Marketmind: Canadian cloud, rates markets checked

A look at the day ahead in U.S. and global markets from Mike Dolan

Wildfire smoke wasn’t the only cloud from Canada that drifted over the United States this week.

The Bank of Canada’s resumption of interest rate rises after a four-month pause blurred the horizon for Federal Reserve policy somewhat too, reminding markets that central banks still see inflation as way too high and rate hikes are not done yet.

It was enough to nudge borrowing rates back up slightly across the maturity spectrum and served a shot across the bow to otherwise buoyant stock markets and subdued risk gauges.

While it’s rare for Canadian policy to affect thinking on the Fed, it also followed an Australian rate rise this week and gives a sketch of monetary policymakers’ calculations at midyear.

The basic picture hasn’t changed greatly, however. Futures markets still see the Fed skipping a rate rise next week, delivering one final quarter-point hike in July and reversing that move by year end.

The chances of a surprise move next week crept up marginally to 30% and the July hike is more fully priced. Two-year Treasury yields firmed about 10 basis points to 3.80% – and sovereign debt yields around the world edged higher in sympathy.

With Fed policymakers in a blackout period before next week’s meeting, and new data points thin this week, market edginess was dominated by shifting sentiment more than anything.
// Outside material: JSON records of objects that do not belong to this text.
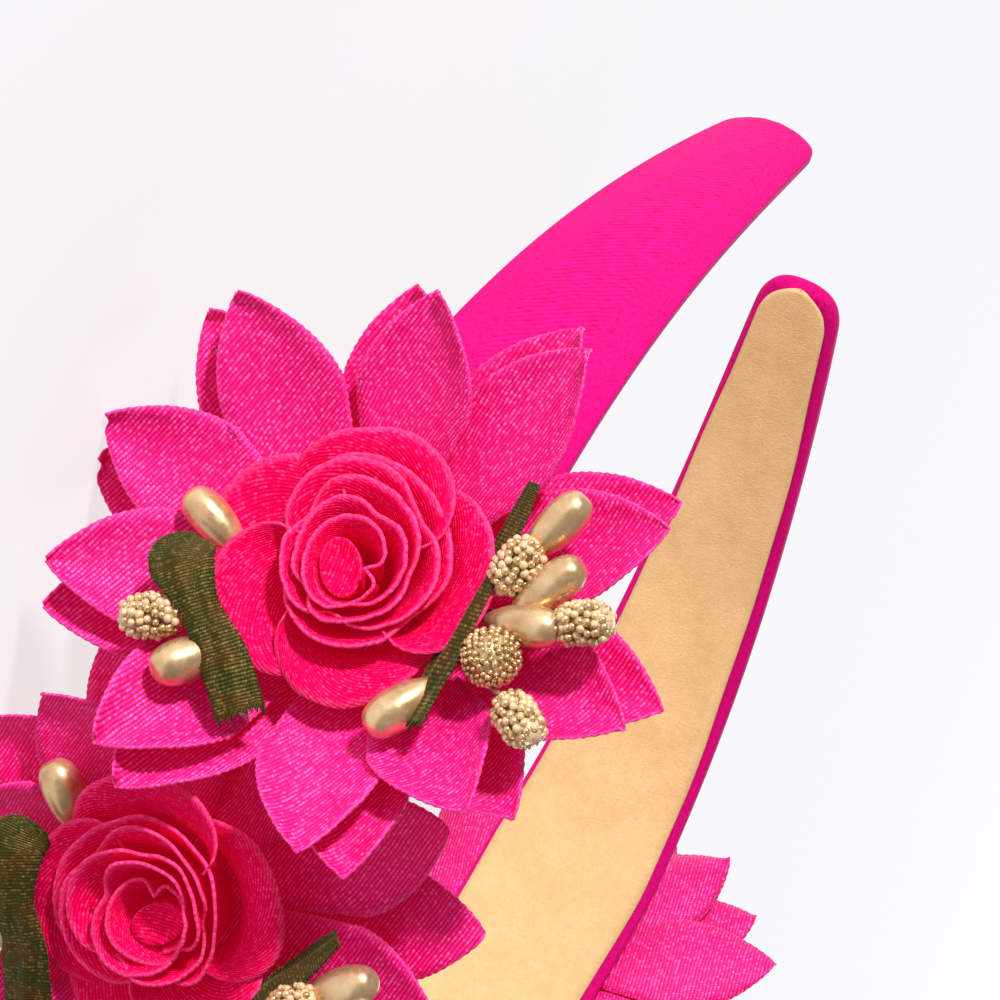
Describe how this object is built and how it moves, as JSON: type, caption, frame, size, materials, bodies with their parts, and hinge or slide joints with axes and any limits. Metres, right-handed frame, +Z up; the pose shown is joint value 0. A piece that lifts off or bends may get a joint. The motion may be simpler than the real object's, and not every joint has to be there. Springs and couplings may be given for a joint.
{
  "type": "flower headband",
  "caption": "Padded pink satin headband with a tan lining and a row of layered cloth flowers, each with pointed petals, a rolled rosette, ribbon leaves and gilt buds.",
  "frame": {"origin": "on the surface that the headband lies on, under the middle of its bounding box", "axes": "+X towards the arm that carries the first flower, +Y from the arms' tips towards the crown, +Z up, across the band's width"},
  "size_m": [0.166, 0.1702, 0.0671],
  "materials": {
    "band_satin": "matte magenta-pink satin, finely woven",
    "lining_suede": "tan brushed suede cloth",
    "petal_satin": "hot pink woven satin with diagonal ribs and cut edges",
    "leaf_ribbon": "dark green ribbed ribbon with a red-brown weft",
    "gilt_pips": "satin gilt, some set with pearl beads and glitter"
  },
  "bodies": {
    "root": {"band": "band_satin", "lining": "lining_suede", "petals_lower_1": "petal_satin", "petals_upper_1": "petal_satin", "rose_1": "petal_satin", "leaf_right_1": "leaf_ribbon", "leaf_left_1": "leaf_ribbon", "buds_right_1": "gilt_pips", "buds_left_1": "gilt_pips", "petals_lower_2": "petal_satin", "petals_upper_2": "petal_satin", "rose_2": "petal_satin", "leaf_right_2": "leaf_ribbon", "leaf_left_2": "leaf_ribbon", "buds_right_2": "gilt_pips", "buds_left_2": "gilt_pips", "petals_lower_3": "petal_satin", "petals_upper_3": "petal_satin", "rose_3": "petal_satin", "leaf_right_3": "leaf_ribbon", "leaf_left_3": "leaf_ribbon", "buds_right_3": "gilt_pips", "buds_left_3": "gilt_pips", "petals_lower_4": "petal_satin", "petals_upper_4": "petal_satin", "rose_4": "petal_satin", "leaf_right_4": "leaf_ribbon", "leaf_left_4": "leaf_ribbon", "buds_right_4": "gilt_pips", "buds_left_4": "gilt_pips", "petals_lower_5": "petal_satin", "petals_upper_5": "petal_satin", "rose_5": "petal_satin", "leaf_right_5": "leaf_ribbon", "leaf_left_5": "leaf_ribbon", "buds_right_5": "gilt_pips", "buds_left_5": "gilt_pips", "petals_lower_6": "petal_satin", "petals_upper_6": "petal_satin", "rose_6": "petal_satin", "leaf_right_6": "leaf_ribbon", "leaf_left_6": "leaf_ribbon", "buds_right_6": "gilt_pips", "buds_left_6": "gilt_pips"}
  },
  "joints": []
}
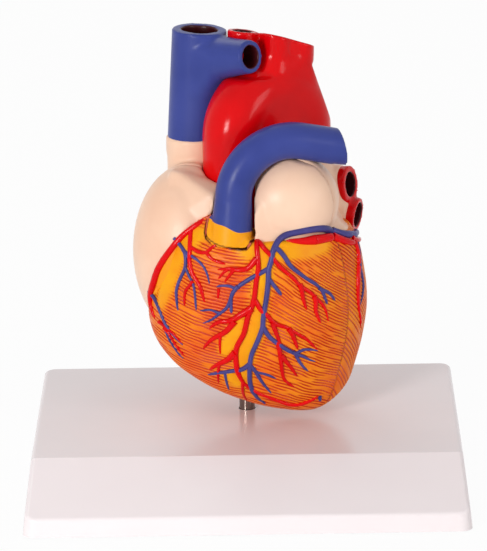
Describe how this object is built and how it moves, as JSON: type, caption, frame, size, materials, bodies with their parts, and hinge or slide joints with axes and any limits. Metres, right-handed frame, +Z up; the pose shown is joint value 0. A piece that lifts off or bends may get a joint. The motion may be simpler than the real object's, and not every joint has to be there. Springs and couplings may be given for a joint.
{
  "type": "human heart anatomy model",
  "caption": "Life-size anatomical heart on a rod and white sloping base, with a front wall that comes off to show the chambers and valves.",
  "frame": {"origin": "centre of the stand's footprint, on the surface it stands on", "axes": "+Z up, -Y towards the viewer (the front of the heart and the base's sloping front), +X to the viewer's right"},
  "size_m": [0.222, 0.193, 0.2254],
  "materials": {
    "white_plastic": "glossy white moulded plastic",
    "rubber": "soft grey rubber",
    "nylon": "natural nylon",
    "dark_chrome": "polished dark chrome",
    "plated_steel": "zinc plated steel",
    "magnet_nickel": "nickel plated magnet",
    "heart_muscle": "orange paint over carved fibres, satin gloss",
    "inner_muscle": "dark red paint, satin",
    "atrium_skin": "pale skin coloured satin plastic",
    "vein_blue": "glossy blue paint",
    "artery_red": "glossy red paint",
    "valve_cream": "cream paint"
  },
  "bodies": {
    "stand": {"stand_base": "white_plastic", "base_feet": "rubber", "rod_bush": "nylon"},
    "rod": {"stand_rod": "dark_chrome", "rod_washer": "plated_steel", "rod_screw": "plated_steel"},
    "heart": {"rod_socket": "plated_steel", "rear_ventricles": "heart_muscle", "right_atrium": "atrium_skin", "left_atrium": "atrium_skin", "superior_vena_cava": "vein_blue", "inferior_vena_cava": "vein_blue", "aorta": "artery_red", "pulmonary_trunk": "vein_blue", "right_pulmonary_artery": "vein_blue", "left_pulmonary_veins": "artery_red", "right_pulmonary_veins": "artery_red", "mitral_valve": "valve_cream", "tricuspid_valve": "valve_cream", "left_papillary_muscles": "inner_muscle", "right_papillary_muscles": "inner_muscle", "tendinous_cords": "valve_cream", "locating_pins": "plated_steel", "rear_magnets": "magnet_nickel"},
    "front_wall": {"front_ventricle_wall": "heart_muscle", "right_auricle": "atrium_skin", "left_auricle": "atrium_skin", "front_magnets": "magnet_nickel"}
  },
  "joints": [
    {"name": "heart_turn", "type": "hinge", "parent": "stand", "child": "rod", "pos_m": [0, 0.022, 0.028], "axis": [0, 0, 1], "continuous": true},
    {"name": "heart_lift", "type": "slide", "parent": "rod", "child": "heart", "axis": [0, 0, 1], "range_m": [0, 0.07]},
    {"name": "front_wall_off", "type": "slide", "parent": "heart", "child": "front_wall", "axis": [-0.3387, -0.9409, 0], "range_m": [0, 0.1]}
  ]
}
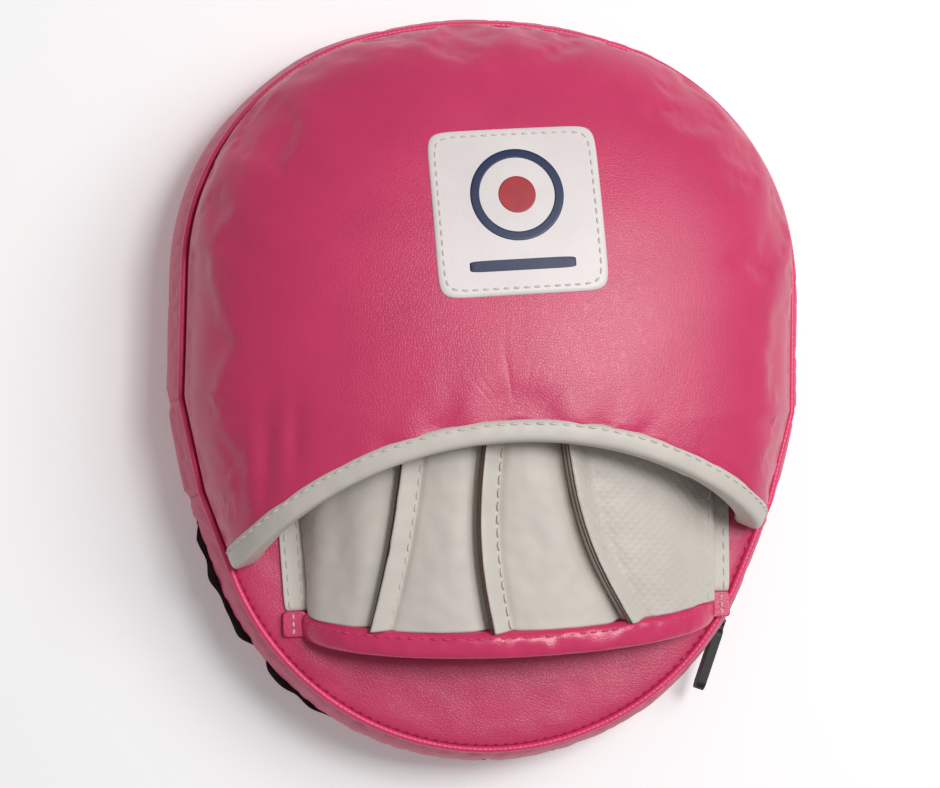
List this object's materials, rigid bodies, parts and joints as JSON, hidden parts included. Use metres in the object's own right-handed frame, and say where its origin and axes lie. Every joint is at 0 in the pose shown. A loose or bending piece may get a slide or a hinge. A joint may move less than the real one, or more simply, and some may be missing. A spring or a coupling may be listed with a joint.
{
  "type": "focus mitt",
  "caption": "Padded boxing focus mitt with a domed finger hood, an open hand glove on its back and a zip in its lower side wall.",
  "frame": {"origin": "on the striking face, at half the pad's length and width; the mitt lies on its striking face", "axes": "+Z out of the hand side, +Y towards the fingertip end, +X towards the side where the closed zip's slider rests"},
  "size_m": [0.214, 0.2515, 0.091],
  "materials": {
    "pink_leather": "satin",
    "light_leather": "satin",
    "white_leather": "satin",
    "filling": "matte",
    "lining": "matte",
    "zip_tape": "matte",
    "zip_coil": "satin",
    "nickel": "satin",
    "dark_nickel": "satin",
    "pull_rubber": "matte"
  },
  "bodies": {
    "pad": {"strike_face": "pink_leather", "target_disc": "white_leather", "front_piping": "pink_leather", "back_piping": "pink_leather", "back_panel": "pink_leather", "gusset_upper": "pink_leather", "gusset_side_left": "pink_leather", "gusset_side_right": "pink_leather", "gusset_lower_back": "pink_leather", "gusset_lower_front": "pink_leather", "foam_face": "filling", "foam_core": "filling", "foam_back": "filling", "zip_tape_back": "zip_tape", "zip_tape_front": "zip_tape", "zip_coil_back": "zip_coil", "zip_coil_front": "zip_coil", "zip_stop_left": "nickel", "zip_stop_right": "nickel", "hood_skin": "pink_leather", "hood_foam": "filling", "hood_lining": "lining", "hood_binding": "light_leather", "hood_label": "white_leather", "stall_panel_1": "light_leather", "stall_panel_2": "light_leather", "stall_panel_3": "light_leather", "stall_panel_4": "light_leather", "side_strip_left": "light_leather", "side_strip_right": "light_leather", "wrist_binding": "pink_leather", "binding_tab_left": "pink_leather", "binding_tab_right": "pink_leather"},
    "slider": {"slider_body": "nickel"},
    "link": {"pull_link": "dark_nickel"},
    "tab": {"pull_tab": "pull_rubber"}
  },
  "joints": [
    {"name": "zip_travel", "type": "hinge", "parent": "pad", "child": "slider", "pos_m": [0, -0.03025, 0.018], "axis": [0, 0, 1], "range_deg": [-127.5, 0]},
    {"name": "pull_swing", "type": "hinge", "parent": "slider", "child": "link", "pos_m": [0.08628, -0.0717, 0.018], "axis": [0, 0, 1], "range_deg": [0, 164]},
    {"name": "tab_swing", "type": "hinge", "parent": "link", "child": "tab", "pos_m": [0.08387, -0.07902, 0.018], "axis": [0, 0, 1], "range_deg": [-15, 15]}
  ]
}
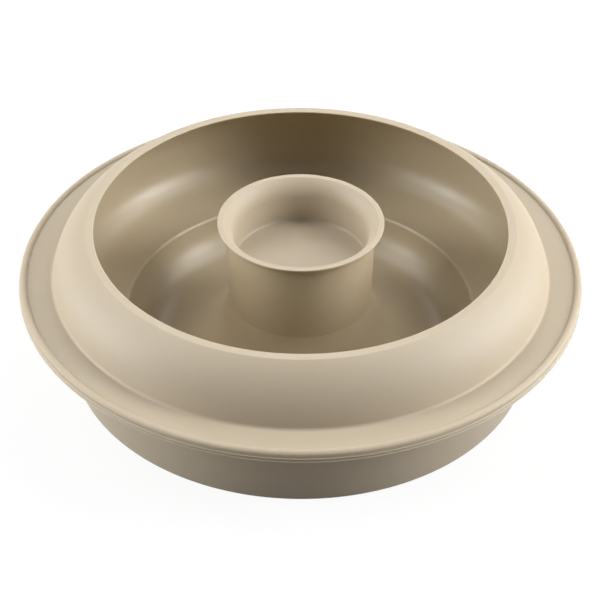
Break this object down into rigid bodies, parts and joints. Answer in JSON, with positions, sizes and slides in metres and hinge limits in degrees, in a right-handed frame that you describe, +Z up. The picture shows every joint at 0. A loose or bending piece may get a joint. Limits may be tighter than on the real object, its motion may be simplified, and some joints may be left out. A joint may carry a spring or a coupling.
{
  "type": "silicone cake mould",
  "caption": "Round silicone ring cake mould with an undercut, stepped ring cavity, a hollow centre post with a flared cup, a flat beaded flange and a support skirt.",
  "frame": {"origin": "centre of the base plane, which the skirt's lower edge stands on", "axes": "+Z up along the axis that the whole form is turned about; X and Y are equal by symmetry"},
  "size_m": [0.2084, 0.2084, 0.0558],
  "materials": {
    "silicone": "satin"
  },
  "bodies": {
    "root": {"cake_mould": "silicone"}
  },
  "joints": []
}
Weekly U.S. jobless claims numbers will be watched closely as always later on Thursday but the May consumer price inflation report next week looms largest as a possible game changer before the Fed decides.

Tighter rates put some attention back on Treasury’s plans to refill its depleted coffers with a wave of new bill sales now that the debt ceiling has been lifted. Details of those plans on Wednesday have done little to disturb the bill market so far, with one-month yields dipping back below 5% on Wednesday for the first time since May 4.

Stock markets dialled back a bit from 2023 highs – with the year’s biggest winners so far – the most rate-sensitive tech sector – underperforming on Wednesday. The small-cap Russell 2000 climbed almost 2%, however.

And volatility gauges remain very subdued.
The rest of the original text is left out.